Kerstin Suchan-Mayr ist seit 2010 Stadtchefin von St. Valentin. Die gelben Enzis gehören zu den urbanen Seiten der Kleinstadt.

Foto: Fellner

St. Valentin – Nein, genervt ist sie nicht von der Frage nach ihrem Sohn. Aber es erstaunt Kerstin Suchan-Mayr, dass es bei männlichen Bürgermeistern kein Thema ist, wenn sie in ihrer Amtszeit Nachwuchs bekommen: "Es herrscht erst dann Gleichberechtigung, wenn man meine Kollegen auch fragt: Wie kommst du mit Kind und Familie zurecht?" 2012 kam der Sohn der Bürgermeisterin von St. Valentin zur Welt.

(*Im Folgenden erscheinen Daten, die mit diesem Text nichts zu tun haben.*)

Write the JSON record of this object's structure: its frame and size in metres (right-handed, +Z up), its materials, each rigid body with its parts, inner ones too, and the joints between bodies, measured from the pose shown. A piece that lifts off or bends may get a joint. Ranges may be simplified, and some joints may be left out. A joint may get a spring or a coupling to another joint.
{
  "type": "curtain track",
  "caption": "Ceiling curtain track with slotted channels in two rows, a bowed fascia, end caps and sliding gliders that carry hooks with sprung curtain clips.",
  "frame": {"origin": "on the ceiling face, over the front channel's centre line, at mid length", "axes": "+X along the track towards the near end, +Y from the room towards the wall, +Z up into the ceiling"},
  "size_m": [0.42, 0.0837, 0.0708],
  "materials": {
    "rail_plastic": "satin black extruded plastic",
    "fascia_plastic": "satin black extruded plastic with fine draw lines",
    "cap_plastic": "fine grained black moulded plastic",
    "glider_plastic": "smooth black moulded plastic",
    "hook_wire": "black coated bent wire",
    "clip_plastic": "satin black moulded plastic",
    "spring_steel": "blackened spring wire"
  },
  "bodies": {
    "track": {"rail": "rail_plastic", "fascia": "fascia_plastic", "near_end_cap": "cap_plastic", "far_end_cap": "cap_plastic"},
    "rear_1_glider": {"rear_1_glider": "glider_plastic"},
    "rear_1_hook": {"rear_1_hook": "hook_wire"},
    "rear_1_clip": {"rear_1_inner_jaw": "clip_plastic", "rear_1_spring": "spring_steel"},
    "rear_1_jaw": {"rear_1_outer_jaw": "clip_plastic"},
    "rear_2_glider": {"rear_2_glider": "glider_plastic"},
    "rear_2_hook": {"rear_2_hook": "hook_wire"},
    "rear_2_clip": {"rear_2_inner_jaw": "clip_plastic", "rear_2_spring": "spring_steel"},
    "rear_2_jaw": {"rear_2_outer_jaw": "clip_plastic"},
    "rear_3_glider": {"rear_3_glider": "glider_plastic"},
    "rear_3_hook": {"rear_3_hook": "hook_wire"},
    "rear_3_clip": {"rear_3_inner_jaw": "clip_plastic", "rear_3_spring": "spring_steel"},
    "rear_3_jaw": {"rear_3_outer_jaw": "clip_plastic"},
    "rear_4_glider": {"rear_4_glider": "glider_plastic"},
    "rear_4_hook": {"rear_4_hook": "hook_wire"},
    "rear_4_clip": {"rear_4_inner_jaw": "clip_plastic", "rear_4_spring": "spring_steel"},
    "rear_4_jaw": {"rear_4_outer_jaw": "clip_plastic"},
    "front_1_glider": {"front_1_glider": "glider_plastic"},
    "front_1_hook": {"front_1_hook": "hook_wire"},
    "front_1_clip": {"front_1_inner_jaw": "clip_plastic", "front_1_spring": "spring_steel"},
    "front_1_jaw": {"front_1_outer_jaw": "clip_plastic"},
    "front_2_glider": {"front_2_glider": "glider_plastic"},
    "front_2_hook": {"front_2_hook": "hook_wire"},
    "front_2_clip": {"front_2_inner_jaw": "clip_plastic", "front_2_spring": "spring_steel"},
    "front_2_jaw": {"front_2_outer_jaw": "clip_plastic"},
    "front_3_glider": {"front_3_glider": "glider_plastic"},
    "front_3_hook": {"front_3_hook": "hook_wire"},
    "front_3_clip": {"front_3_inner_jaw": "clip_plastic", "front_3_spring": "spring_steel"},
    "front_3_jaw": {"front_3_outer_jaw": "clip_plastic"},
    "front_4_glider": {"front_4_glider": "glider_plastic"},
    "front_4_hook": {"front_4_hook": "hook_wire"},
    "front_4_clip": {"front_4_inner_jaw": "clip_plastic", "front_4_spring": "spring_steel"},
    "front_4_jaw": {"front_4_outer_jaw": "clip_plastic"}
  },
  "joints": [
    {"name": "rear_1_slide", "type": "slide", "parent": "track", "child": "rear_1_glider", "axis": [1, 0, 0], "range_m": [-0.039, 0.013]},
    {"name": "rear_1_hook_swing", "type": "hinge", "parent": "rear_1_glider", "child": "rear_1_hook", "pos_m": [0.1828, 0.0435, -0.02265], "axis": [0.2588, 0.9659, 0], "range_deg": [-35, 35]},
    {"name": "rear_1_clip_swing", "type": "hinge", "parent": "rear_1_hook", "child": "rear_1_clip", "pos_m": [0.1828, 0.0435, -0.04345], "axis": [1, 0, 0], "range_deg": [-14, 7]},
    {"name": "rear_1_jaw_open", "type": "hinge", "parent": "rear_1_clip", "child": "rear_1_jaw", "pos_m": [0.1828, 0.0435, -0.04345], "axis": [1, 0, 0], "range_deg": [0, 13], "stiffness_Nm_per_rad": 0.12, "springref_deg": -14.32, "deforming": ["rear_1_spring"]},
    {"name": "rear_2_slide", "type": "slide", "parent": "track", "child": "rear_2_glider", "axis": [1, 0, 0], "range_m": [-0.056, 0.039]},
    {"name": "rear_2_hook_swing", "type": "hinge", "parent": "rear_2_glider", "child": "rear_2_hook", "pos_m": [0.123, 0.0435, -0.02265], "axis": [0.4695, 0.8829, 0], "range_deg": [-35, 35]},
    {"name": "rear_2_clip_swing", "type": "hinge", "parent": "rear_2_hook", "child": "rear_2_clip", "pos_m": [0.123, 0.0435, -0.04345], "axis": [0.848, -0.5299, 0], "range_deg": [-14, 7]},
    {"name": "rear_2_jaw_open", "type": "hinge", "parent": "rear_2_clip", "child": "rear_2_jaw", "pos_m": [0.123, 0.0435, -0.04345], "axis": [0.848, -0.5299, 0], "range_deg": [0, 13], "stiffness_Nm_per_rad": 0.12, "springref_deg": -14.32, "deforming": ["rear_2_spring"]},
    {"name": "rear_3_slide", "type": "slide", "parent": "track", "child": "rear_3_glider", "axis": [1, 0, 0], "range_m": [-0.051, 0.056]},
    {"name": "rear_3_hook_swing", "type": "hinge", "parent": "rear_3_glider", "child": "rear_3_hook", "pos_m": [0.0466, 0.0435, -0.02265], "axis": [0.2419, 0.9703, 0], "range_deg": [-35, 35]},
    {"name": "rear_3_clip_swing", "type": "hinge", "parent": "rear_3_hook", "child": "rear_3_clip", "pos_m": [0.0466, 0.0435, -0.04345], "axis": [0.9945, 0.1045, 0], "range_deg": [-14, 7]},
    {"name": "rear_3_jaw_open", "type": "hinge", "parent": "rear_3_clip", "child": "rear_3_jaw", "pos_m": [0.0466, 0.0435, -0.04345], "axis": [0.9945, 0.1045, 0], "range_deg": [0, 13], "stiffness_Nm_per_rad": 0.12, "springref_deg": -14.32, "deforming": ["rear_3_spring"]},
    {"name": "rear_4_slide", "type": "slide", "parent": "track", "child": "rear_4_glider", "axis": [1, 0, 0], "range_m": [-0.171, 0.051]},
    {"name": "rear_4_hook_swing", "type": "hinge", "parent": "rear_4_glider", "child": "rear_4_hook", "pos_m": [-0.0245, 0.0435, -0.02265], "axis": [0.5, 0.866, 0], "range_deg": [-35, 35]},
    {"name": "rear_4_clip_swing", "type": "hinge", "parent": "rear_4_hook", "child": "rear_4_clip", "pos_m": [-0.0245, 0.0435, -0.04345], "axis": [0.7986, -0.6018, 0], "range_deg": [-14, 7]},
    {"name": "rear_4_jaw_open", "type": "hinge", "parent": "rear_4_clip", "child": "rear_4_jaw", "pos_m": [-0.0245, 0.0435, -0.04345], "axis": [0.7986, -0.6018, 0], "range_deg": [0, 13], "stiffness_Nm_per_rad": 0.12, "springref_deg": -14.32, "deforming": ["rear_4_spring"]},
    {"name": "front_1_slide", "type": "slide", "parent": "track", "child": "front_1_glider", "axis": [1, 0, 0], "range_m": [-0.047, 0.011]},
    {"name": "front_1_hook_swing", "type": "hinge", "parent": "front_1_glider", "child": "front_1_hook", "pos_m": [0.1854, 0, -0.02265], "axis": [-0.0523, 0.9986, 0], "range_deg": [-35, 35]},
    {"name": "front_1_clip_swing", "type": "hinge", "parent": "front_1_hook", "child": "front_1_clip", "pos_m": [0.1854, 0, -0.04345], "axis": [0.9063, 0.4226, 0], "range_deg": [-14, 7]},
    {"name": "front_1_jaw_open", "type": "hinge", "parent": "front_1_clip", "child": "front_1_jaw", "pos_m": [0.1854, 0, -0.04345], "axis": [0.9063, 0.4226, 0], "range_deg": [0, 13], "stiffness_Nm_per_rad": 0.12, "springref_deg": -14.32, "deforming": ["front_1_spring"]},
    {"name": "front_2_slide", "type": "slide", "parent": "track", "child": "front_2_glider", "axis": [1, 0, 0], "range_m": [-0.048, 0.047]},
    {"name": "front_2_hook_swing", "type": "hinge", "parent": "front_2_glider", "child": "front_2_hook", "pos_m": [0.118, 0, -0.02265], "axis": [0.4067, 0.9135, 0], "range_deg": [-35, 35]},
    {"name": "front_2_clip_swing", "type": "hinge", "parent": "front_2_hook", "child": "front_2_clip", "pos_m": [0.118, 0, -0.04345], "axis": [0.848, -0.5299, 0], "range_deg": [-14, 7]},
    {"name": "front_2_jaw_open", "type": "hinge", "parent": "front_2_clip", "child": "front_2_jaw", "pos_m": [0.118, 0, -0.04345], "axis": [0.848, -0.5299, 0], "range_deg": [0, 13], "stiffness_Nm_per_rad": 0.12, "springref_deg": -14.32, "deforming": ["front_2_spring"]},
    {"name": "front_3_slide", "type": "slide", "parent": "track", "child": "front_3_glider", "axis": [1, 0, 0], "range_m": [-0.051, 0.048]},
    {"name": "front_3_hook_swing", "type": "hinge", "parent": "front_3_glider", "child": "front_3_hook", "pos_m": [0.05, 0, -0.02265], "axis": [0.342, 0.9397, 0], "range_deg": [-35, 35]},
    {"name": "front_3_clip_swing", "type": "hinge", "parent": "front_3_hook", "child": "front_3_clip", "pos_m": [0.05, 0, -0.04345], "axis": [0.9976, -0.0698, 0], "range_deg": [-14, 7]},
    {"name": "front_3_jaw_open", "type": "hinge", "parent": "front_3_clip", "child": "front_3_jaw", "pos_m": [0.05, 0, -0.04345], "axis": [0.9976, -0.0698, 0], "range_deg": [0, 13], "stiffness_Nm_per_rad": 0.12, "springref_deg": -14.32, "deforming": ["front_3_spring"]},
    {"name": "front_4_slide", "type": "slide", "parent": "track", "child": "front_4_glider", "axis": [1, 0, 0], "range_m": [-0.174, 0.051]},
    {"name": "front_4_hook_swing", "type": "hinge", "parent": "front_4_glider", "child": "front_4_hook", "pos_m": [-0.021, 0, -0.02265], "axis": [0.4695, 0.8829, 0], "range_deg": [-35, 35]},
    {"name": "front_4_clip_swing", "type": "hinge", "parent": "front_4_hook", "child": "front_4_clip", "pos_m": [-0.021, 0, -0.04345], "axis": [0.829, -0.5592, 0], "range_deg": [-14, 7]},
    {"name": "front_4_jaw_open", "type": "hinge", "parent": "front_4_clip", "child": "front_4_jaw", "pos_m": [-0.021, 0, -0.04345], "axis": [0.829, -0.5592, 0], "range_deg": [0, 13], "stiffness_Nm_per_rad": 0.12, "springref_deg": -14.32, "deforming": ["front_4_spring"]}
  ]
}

Als Amtsinhaberin hatte sie keinen Anspruch auf Mutterschutz oder Karenz – was im väterkarenzfaulen Österreich bis dahin niemandem wirklich aufgefallen war. Also kam Sohn Martin im ersten Jahr einfach mit in die Amtsstube der fast 10.000 Einwohner zählenden Stadt. Und später in die städtische Krippe, die Suchan-Mayr als Stadträtin im Jahr 2000 eröffnet hatte. Da wusste sie nicht, dass sie die Betreuungseinrichtung später selbst nutzen würde.

Klassische SPÖ-Karriere

Das Amt ist der Kindergartenpädagogin und studierten Soziologin passiert, und das unter tragischen Umständen. Ihr Vorgänger verstarb zwei Monate vor der Gemeinderatswahl. Sie war seine Vize. Da war keine Zeit, die örtliche SPÖ neu aufzustellen. "Es war ganz klar: Ich übernehme diese Herausforderung", sagt Suchan-Mayr. Man hätte nicht gewusst, wie das ankommen würde, bei der Wahl hat die SPÖ dann aber zwei Mandate zugelegt. 2015 verliert die Partei zwar einen knappen Prozentpunkt, hält aber bei mehr als 60 Prozent der Stimmen.

Vater Arbeiter, Mutter Hausfrau, Rote Falken, Kinderfreunde – die 41-jährige Bürgermeisterin hat eine klassische SPÖ-Karriere hinter sich, sie wurde groß, "wie man in unseren Organisationen eben groß wird". Erstes politisches Engagement zeigte die spätere Bürgermeisterin in der Schule, als sie mit Kollegen für einen Jugendraum kämpfte. Und, sobald der gebaut war, dort eine Ortsgruppe der Sozialistischen Jugend gründete.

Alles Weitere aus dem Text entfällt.